**PROBLEM STATEMENT**
Reproduce exactly the lines below from the one containing "if empty is" through the one containing "obj.matrix_world = world", including both, and nothing else.

-- start RECORDED INFORMATION --

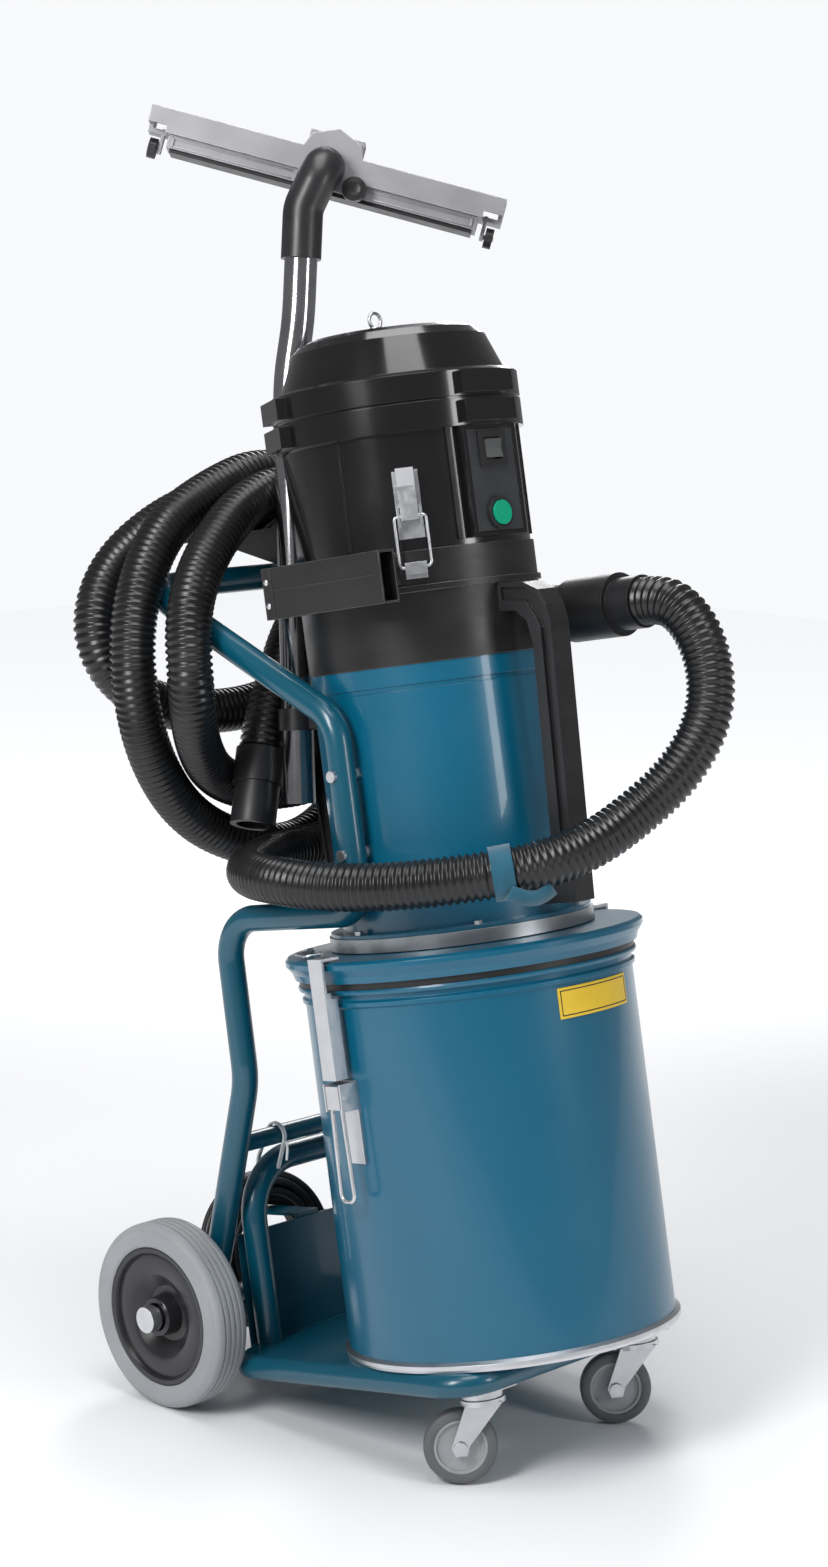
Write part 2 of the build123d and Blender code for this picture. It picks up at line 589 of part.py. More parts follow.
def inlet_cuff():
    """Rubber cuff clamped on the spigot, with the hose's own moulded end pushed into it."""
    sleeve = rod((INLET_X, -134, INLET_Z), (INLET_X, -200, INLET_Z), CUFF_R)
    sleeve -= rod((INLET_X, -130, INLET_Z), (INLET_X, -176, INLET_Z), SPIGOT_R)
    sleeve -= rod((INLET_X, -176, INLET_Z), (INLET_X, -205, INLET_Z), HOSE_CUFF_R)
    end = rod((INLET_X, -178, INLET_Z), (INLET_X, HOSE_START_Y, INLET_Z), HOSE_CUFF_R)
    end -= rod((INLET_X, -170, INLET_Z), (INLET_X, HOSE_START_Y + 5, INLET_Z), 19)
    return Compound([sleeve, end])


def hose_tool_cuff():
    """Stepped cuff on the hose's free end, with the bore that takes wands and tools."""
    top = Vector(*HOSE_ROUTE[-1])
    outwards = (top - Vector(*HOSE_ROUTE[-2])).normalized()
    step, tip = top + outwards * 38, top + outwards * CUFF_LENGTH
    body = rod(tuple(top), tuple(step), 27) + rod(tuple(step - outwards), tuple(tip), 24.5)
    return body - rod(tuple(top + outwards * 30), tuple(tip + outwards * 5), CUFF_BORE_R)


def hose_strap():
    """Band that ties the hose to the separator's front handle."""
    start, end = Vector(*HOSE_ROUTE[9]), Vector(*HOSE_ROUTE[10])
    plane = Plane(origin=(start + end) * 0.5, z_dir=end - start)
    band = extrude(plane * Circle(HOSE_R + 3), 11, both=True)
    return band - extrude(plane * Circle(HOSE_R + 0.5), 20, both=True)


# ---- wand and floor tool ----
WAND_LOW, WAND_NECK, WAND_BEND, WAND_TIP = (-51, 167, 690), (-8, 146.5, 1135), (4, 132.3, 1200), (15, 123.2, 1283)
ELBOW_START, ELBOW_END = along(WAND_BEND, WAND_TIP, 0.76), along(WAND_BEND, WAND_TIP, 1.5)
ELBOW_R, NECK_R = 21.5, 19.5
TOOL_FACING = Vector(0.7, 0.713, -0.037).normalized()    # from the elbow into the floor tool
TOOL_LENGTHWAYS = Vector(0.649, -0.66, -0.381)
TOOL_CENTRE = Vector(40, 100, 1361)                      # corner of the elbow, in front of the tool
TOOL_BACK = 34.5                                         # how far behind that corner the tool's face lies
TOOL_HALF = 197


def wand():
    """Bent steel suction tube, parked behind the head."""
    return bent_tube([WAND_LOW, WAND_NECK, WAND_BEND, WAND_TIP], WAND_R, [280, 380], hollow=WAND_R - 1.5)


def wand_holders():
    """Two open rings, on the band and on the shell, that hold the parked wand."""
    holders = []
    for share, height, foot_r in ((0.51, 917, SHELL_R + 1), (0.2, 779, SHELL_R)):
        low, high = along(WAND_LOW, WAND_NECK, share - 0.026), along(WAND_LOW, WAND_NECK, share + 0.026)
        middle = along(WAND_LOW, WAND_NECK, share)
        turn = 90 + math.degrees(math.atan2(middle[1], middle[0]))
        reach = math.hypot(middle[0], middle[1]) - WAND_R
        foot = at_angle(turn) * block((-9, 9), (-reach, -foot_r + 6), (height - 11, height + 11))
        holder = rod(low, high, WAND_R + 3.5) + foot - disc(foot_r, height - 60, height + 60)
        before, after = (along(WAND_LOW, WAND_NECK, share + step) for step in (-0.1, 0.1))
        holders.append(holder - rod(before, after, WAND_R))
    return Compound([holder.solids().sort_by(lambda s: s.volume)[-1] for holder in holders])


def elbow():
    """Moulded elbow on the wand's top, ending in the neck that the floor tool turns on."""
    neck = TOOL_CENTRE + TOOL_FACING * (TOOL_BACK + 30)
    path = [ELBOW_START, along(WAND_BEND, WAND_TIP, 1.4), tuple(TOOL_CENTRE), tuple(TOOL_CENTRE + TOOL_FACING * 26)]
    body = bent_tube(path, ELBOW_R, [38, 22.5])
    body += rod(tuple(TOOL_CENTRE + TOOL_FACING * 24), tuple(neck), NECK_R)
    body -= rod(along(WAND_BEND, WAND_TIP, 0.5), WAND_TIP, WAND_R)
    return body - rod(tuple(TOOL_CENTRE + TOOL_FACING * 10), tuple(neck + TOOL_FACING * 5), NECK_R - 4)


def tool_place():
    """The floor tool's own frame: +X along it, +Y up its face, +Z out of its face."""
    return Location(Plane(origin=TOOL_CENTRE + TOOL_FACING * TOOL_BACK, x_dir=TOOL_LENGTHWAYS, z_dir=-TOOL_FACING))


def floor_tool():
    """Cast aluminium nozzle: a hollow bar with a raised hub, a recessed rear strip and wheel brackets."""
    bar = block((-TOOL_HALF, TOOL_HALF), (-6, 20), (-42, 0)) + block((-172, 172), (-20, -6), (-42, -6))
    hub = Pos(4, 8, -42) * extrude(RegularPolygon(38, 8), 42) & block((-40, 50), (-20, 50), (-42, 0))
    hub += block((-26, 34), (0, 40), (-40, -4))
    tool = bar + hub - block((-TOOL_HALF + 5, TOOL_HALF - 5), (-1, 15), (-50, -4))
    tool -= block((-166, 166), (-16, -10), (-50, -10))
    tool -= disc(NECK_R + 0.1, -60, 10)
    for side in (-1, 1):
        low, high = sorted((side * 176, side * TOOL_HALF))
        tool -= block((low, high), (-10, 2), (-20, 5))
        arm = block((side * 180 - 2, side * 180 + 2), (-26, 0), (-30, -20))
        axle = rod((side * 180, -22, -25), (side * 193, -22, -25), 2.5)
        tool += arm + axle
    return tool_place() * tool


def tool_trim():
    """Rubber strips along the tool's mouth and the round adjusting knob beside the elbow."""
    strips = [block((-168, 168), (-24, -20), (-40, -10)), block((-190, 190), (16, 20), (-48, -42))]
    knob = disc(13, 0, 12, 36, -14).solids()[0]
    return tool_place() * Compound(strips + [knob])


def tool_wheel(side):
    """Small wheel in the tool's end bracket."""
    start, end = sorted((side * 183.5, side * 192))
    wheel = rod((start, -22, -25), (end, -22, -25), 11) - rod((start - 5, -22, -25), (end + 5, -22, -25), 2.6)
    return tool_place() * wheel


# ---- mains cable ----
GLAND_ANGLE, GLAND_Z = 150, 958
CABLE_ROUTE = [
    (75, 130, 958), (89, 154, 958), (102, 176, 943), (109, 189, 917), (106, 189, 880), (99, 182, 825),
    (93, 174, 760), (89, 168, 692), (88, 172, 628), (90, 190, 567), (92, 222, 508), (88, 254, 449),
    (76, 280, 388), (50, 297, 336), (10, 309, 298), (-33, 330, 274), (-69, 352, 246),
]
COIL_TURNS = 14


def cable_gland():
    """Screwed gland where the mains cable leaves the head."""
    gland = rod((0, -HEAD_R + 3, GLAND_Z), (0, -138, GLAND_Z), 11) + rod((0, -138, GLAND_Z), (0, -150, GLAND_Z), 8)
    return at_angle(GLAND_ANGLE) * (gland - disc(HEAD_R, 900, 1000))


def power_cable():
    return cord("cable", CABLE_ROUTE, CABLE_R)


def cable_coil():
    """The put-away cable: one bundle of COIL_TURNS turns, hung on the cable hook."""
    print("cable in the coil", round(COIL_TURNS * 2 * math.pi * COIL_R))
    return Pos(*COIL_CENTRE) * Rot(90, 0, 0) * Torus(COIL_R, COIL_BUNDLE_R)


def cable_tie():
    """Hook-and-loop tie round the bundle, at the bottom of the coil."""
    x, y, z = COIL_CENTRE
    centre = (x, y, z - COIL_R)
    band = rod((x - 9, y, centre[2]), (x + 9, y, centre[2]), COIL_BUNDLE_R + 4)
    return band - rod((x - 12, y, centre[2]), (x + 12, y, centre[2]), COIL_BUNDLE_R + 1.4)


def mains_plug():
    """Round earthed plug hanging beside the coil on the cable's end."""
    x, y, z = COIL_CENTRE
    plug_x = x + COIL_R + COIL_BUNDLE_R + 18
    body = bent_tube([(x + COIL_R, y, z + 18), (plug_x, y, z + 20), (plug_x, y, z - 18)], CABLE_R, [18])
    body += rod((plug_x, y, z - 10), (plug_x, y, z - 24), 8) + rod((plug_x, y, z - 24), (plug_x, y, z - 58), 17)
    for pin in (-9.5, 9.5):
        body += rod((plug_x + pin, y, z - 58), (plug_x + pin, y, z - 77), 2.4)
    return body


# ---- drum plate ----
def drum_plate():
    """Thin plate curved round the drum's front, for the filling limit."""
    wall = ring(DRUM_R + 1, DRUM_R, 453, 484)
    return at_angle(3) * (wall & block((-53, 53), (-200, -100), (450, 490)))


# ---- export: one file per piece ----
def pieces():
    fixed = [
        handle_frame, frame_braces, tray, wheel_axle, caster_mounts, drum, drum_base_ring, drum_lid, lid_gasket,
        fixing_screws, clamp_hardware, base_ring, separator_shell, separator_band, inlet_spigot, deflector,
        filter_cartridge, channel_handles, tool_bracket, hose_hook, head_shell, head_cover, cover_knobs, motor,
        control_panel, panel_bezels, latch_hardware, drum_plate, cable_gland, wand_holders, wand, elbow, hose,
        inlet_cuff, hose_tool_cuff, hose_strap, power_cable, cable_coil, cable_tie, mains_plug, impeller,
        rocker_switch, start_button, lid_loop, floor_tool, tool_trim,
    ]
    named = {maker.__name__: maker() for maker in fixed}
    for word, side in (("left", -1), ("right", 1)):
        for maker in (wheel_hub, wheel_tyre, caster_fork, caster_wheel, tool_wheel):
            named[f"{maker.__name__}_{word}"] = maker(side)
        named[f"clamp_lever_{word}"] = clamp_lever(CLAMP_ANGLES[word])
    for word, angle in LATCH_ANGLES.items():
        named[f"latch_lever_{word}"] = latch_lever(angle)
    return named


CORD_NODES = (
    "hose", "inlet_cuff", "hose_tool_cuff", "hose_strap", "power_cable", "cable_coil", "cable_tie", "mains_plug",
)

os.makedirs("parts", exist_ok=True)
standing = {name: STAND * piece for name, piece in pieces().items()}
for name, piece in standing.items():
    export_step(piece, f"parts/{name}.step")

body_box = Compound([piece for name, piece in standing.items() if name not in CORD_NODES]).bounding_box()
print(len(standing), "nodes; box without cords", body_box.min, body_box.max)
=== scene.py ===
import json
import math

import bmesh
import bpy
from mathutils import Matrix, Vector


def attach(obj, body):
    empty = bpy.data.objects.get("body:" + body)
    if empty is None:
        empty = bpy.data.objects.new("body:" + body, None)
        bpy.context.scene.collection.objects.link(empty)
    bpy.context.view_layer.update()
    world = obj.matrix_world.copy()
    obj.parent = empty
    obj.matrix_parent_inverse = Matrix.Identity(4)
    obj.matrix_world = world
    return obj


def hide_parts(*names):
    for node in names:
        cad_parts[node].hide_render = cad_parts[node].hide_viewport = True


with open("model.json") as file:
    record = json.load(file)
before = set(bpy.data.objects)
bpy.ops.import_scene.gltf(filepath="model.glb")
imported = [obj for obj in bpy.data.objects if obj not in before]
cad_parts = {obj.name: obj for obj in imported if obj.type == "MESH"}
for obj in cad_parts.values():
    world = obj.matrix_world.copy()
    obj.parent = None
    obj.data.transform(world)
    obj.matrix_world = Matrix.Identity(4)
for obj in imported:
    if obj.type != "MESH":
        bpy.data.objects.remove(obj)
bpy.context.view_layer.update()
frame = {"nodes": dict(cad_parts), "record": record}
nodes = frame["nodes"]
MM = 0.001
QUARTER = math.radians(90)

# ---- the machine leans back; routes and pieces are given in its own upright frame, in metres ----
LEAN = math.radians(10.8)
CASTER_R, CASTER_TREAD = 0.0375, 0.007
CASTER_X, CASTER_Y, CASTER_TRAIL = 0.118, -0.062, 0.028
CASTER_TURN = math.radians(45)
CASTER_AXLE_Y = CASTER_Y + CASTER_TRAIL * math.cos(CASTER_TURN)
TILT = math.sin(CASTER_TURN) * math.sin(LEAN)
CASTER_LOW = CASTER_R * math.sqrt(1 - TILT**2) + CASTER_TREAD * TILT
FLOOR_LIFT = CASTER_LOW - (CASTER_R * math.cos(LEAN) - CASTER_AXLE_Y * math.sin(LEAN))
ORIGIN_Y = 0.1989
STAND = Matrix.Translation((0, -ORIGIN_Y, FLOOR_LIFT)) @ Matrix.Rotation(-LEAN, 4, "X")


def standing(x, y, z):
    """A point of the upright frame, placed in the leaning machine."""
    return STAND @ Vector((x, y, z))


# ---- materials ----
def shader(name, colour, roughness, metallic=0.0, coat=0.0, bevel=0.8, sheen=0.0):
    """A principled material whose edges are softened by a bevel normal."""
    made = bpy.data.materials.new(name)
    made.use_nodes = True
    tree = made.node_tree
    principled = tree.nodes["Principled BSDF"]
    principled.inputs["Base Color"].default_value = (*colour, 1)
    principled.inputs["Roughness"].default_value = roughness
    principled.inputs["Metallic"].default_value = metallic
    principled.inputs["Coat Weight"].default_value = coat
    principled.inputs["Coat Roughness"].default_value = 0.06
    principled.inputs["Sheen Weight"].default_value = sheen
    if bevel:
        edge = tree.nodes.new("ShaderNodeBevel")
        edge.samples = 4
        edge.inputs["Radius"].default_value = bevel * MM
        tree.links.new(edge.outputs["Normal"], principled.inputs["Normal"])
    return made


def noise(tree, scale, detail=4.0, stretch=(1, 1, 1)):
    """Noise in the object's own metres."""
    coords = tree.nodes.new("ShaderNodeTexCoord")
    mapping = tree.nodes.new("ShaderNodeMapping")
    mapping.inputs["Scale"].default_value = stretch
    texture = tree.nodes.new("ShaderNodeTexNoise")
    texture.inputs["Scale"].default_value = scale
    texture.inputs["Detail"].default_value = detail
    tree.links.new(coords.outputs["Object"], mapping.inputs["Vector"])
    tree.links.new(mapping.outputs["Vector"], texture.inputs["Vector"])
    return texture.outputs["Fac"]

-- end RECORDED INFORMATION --

**REPLY**
    if empty is None:
        empty = bpy.data.objects.new("body:" + body, None)
        bpy.context.scene.collection.objects.link(empty)
    bpy.context.view_layer.update()
    world = obj.matrix_world.copy()
    obj.parent = empty
    obj.matrix_parent_inverse = Matrix.Identity(4)
    obj.matrix_world = world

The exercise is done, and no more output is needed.